# OBJECTIVE
Transcribe, exactly as they appear, the line that contains "hide_parts(node)", the line that contains "bpy.context.scene.camera = holder", and every line in between, and nothing else.

+++

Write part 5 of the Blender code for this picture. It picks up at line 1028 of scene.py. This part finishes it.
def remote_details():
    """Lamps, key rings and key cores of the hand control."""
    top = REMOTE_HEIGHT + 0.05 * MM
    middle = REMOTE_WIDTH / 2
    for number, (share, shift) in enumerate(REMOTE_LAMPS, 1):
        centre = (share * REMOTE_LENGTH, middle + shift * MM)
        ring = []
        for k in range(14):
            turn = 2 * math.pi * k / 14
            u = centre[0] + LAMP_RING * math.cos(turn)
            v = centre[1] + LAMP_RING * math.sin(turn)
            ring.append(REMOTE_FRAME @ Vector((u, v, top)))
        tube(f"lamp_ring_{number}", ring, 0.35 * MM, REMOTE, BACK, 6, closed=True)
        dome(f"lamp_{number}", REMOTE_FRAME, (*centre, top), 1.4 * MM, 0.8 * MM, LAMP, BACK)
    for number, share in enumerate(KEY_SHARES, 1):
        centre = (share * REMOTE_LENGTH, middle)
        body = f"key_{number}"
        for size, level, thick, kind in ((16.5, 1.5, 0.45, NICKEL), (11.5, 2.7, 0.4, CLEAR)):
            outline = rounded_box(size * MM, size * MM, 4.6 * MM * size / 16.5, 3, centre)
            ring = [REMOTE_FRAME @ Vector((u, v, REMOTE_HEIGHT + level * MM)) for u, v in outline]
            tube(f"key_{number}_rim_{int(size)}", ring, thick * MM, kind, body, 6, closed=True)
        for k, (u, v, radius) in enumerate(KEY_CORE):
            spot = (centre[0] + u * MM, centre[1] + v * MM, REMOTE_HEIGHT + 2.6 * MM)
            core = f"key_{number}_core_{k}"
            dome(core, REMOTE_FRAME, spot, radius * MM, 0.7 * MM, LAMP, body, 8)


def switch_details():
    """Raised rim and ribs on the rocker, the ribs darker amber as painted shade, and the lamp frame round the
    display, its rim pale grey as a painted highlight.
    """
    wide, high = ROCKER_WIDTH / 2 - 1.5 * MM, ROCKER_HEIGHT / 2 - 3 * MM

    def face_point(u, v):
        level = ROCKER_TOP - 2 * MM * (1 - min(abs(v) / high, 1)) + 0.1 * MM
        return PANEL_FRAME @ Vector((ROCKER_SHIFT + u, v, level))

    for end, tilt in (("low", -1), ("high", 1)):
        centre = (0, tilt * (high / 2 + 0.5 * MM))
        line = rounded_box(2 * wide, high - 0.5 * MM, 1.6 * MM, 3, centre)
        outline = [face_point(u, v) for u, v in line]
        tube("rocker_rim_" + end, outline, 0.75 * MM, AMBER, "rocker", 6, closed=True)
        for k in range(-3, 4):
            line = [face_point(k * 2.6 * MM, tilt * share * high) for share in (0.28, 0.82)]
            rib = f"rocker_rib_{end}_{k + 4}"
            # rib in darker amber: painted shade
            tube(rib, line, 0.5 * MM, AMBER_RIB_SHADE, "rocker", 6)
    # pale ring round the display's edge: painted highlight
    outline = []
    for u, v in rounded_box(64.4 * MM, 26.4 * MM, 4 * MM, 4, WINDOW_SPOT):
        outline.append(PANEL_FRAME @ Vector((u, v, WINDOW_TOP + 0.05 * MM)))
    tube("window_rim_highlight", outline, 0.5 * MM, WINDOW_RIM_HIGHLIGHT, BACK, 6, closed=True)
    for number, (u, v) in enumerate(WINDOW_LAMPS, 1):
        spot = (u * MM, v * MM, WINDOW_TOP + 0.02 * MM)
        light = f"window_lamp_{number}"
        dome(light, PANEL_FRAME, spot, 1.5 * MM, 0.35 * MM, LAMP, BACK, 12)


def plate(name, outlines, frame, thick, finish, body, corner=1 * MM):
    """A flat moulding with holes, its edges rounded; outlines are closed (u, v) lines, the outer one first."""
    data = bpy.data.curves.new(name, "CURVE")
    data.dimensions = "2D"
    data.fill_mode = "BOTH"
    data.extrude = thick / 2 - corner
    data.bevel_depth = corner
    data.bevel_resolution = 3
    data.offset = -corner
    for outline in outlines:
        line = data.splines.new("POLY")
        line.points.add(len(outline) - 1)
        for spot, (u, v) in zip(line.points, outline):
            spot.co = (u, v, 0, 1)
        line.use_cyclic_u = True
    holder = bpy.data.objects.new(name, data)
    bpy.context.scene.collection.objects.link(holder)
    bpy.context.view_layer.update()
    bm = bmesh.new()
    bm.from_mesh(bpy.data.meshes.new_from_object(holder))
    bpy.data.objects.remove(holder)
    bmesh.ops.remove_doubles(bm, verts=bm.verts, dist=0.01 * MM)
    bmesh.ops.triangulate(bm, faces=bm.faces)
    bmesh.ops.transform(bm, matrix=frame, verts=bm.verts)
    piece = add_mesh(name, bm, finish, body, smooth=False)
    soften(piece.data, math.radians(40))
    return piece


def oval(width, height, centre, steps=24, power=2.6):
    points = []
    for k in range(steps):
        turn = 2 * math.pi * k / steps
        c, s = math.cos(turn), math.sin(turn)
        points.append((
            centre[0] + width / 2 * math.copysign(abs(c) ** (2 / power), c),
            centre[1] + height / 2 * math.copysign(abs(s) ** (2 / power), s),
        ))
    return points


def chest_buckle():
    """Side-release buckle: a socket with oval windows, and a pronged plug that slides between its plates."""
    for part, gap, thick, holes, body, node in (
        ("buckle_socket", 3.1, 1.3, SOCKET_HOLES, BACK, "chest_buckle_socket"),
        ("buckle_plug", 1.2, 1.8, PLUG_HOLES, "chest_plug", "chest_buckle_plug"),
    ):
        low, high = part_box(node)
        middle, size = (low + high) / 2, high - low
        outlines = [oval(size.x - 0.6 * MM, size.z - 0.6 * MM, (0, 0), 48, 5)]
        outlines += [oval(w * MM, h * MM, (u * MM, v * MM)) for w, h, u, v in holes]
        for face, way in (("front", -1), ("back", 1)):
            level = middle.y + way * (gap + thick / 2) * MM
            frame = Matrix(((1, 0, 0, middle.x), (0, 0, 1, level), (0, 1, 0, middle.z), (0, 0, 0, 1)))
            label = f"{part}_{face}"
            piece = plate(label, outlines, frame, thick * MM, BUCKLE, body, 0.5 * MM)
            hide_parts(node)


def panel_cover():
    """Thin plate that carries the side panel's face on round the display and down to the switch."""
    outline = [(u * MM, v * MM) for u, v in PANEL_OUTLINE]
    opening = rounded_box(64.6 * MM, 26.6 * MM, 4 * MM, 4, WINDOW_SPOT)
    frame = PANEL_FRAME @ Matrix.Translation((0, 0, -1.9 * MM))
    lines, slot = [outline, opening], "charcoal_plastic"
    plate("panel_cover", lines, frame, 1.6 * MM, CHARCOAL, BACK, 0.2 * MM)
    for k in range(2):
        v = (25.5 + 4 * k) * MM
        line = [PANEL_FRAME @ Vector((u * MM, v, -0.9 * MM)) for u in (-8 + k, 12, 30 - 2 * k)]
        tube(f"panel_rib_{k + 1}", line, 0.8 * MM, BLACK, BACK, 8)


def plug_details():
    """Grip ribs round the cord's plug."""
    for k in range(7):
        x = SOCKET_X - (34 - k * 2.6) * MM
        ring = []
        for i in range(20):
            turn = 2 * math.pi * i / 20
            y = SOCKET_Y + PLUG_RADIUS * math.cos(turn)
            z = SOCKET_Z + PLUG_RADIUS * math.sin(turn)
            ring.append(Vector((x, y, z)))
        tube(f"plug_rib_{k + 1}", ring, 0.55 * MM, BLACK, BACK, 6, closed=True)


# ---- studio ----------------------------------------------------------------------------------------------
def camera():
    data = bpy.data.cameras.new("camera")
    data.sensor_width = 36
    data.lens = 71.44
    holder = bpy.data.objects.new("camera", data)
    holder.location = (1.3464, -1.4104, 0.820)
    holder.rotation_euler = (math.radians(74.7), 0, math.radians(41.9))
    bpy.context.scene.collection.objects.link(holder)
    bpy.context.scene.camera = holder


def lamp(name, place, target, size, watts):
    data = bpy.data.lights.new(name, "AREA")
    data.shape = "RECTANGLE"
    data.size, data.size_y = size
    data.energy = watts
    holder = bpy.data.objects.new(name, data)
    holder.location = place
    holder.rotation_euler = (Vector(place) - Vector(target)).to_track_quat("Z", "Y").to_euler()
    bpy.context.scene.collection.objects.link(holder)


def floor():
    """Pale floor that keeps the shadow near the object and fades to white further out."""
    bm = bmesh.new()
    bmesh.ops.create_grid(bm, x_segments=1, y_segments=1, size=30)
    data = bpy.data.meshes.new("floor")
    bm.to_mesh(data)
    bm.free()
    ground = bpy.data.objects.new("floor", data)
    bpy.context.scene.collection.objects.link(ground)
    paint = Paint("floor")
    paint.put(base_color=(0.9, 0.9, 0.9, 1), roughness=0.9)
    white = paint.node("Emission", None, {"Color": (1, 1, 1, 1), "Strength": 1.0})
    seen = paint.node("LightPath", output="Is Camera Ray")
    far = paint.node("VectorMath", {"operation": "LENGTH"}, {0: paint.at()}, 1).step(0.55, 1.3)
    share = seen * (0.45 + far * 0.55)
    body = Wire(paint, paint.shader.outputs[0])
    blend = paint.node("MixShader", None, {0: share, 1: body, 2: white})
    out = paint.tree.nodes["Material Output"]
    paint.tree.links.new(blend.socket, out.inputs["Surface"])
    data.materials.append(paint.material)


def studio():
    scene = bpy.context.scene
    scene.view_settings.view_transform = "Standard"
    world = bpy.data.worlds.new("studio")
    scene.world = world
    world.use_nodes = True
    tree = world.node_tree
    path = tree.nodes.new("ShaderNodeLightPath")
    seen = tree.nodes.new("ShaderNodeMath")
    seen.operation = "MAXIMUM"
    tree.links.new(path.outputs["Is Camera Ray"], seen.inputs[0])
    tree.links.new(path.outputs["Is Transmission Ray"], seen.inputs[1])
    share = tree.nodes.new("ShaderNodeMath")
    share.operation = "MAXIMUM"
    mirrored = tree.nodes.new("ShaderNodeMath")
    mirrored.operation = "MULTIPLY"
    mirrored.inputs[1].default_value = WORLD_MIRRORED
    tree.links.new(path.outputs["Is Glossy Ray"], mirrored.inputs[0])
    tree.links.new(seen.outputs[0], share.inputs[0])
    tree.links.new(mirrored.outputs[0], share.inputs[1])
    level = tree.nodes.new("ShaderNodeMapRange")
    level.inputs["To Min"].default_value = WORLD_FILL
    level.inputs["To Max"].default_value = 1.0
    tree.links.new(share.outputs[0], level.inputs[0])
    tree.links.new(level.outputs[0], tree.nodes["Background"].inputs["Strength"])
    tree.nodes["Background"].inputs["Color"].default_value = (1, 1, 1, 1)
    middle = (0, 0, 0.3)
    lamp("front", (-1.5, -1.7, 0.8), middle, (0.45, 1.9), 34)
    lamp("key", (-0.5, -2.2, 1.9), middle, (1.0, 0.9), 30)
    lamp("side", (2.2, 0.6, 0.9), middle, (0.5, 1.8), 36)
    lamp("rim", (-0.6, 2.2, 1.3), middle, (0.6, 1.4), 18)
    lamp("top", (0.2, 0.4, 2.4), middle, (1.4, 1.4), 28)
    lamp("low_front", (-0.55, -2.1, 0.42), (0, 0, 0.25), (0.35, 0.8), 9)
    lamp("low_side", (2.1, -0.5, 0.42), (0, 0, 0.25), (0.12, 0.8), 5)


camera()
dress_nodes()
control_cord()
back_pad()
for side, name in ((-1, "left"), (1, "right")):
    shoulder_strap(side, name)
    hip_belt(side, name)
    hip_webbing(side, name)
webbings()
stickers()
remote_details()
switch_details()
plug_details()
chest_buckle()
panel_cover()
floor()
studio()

+++

# RESULT
            hide_parts(node)


def panel_cover():
    """Thin plate that carries the side panel's face on round the display and down to the switch."""
    outline = [(u * MM, v * MM) for u, v in PANEL_OUTLINE]
    opening = rounded_box(64.6 * MM, 26.6 * MM, 4 * MM, 4, WINDOW_SPOT)
    frame = PANEL_FRAME @ Matrix.Translation((0, 0, -1.9 * MM))
    lines, slot = [outline, opening], "charcoal_plastic"
    plate("panel_cover", lines, frame, 1.6 * MM, CHARCOAL, BACK, 0.2 * MM)
    for k in range(2):
        v = (25.5 + 4 * k) * MM
        line = [PANEL_FRAME @ Vector((u * MM, v, -0.9 * MM)) for u in (-8 + k, 12, 30 - 2 * k)]
        tube(f"panel_rib_{k + 1}", line, 0.8 * MM, BLACK, BACK, 8)


def plug_details():
    """Grip ribs round the cord's plug."""
    for k in range(7):
        x = SOCKET_X - (34 - k * 2.6) * MM
        ring = []
        for i in range(20):
            turn = 2 * math.pi * i / 20
            y = SOCKET_Y + PLUG_RADIUS * math.cos(turn)
            z = SOCKET_Z + PLUG_RADIUS * math.sin(turn)
            ring.append(Vector((x, y, z)))
        tube(f"plug_rib_{k + 1}", ring, 0.55 * MM, BLACK, BACK, 6, closed=True)


# ---- studio ----------------------------------------------------------------------------------------------
def camera():
    data = bpy.data.cameras.new("camera")
    data.sensor_width = 36
    data.lens = 71.44
    holder = bpy.data.objects.new("camera", data)
    holder.location = (1.3464, -1.4104, 0.820)
    holder.rotation_euler = (math.radians(74.7), 0, math.radians(41.9))
    bpy.context.scene.collection.objects.link(holder)
    bpy.context.scene.camera = holder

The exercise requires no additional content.